# [PROBLEM DETAILS]
The data below needs to be returned exactly, line for line.

# [SUPPLIED DATA]
+-------+

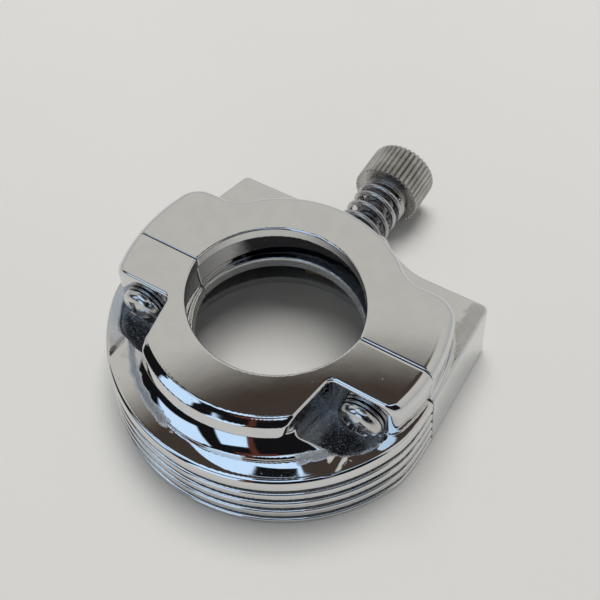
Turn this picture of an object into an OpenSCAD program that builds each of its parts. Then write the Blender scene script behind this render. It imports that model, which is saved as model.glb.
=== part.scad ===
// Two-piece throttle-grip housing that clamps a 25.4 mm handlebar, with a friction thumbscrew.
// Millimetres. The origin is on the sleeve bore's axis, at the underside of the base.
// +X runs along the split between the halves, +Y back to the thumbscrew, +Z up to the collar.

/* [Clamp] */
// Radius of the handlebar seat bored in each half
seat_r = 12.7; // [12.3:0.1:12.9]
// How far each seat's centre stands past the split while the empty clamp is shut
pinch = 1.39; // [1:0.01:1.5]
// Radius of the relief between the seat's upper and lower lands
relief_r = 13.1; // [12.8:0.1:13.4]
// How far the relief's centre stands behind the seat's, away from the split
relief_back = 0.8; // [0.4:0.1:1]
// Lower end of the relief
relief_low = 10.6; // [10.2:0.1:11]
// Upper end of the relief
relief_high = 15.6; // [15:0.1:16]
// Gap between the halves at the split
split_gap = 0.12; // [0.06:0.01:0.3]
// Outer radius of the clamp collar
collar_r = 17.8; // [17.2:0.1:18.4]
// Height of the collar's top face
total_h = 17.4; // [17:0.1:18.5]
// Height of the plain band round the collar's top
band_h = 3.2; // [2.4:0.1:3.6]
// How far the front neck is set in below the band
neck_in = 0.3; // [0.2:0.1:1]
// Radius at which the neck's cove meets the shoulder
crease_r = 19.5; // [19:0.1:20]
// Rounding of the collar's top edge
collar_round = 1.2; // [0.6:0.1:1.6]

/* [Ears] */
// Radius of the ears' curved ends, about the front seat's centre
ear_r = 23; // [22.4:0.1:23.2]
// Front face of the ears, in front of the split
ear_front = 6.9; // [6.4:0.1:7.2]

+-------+

# [RESPONSE TO THIS EXERCISE]
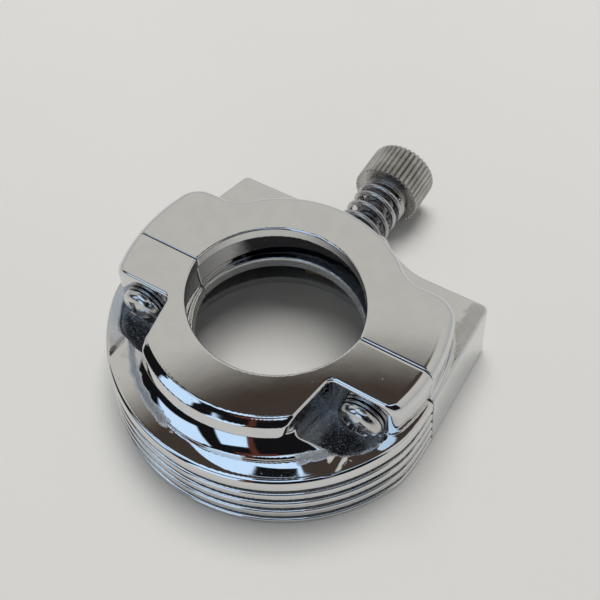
Turn this picture of an object into an OpenSCAD program that builds each of its parts. Then write the Blender scene script behind this render. It imports that model, which is saved as model.glb.
=== part.scad ===
// Two-piece throttle-grip housing that clamps a 25.4 mm handlebar, with a friction thumbscrew.
// Millimetres. The origin is on the sleeve bore's axis, at the underside of the base.
// +X runs along the split between the halves, +Y back to the thumbscrew, +Z up to the collar.

/* [Clamp] */
// Radius of the handlebar seat bored in each half
seat_r = 12.7; // [12.3:0.1:12.9]
// How far each seat's centre stands past the split while the empty clamp is shut
pinch = 1.39; // [1:0.01:1.5]
// Radius of the relief between the seat's upper and lower lands
relief_r = 13.1; // [12.8:0.1:13.4]
// How far the relief's centre stands behind the seat's, away from the split
relief_back = 0.8; // [0.4:0.1:1]
// Lower end of the relief
relief_low = 10.6; // [10.2:0.1:11]
// Upper end of the relief
relief_high = 15.6; // [15:0.1:16]
// Gap between the halves at the split
split_gap = 0.12; // [0.06:0.01:0.3]
// Outer radius of the clamp collar
collar_r = 17.8; // [17.2:0.1:18.4]
// Height of the collar's top face
total_h = 17.4; // [17:0.1:18.5]
// Height of the plain band round the collar's top
band_h = 3.2; // [2.4:0.1:3.6]
// How far the front neck is set in below the band
neck_in = 0.3; // [0.2:0.1:1]
// Radius at which the neck's cove meets the shoulder
crease_r = 19.5; // [19:0.1:20]
// Rounding of the collar's top edge
collar_round = 1.2; // [0.6:0.1:1.6]

/* [Ears] */
// Radius of the ears' curved ends, about the front seat's centre
ear_r = 23; // [22.4:0.1:23.2]
// Front face of the ears, in front of the split
ear_front = 6.9; // [6.4:0.1:7.2]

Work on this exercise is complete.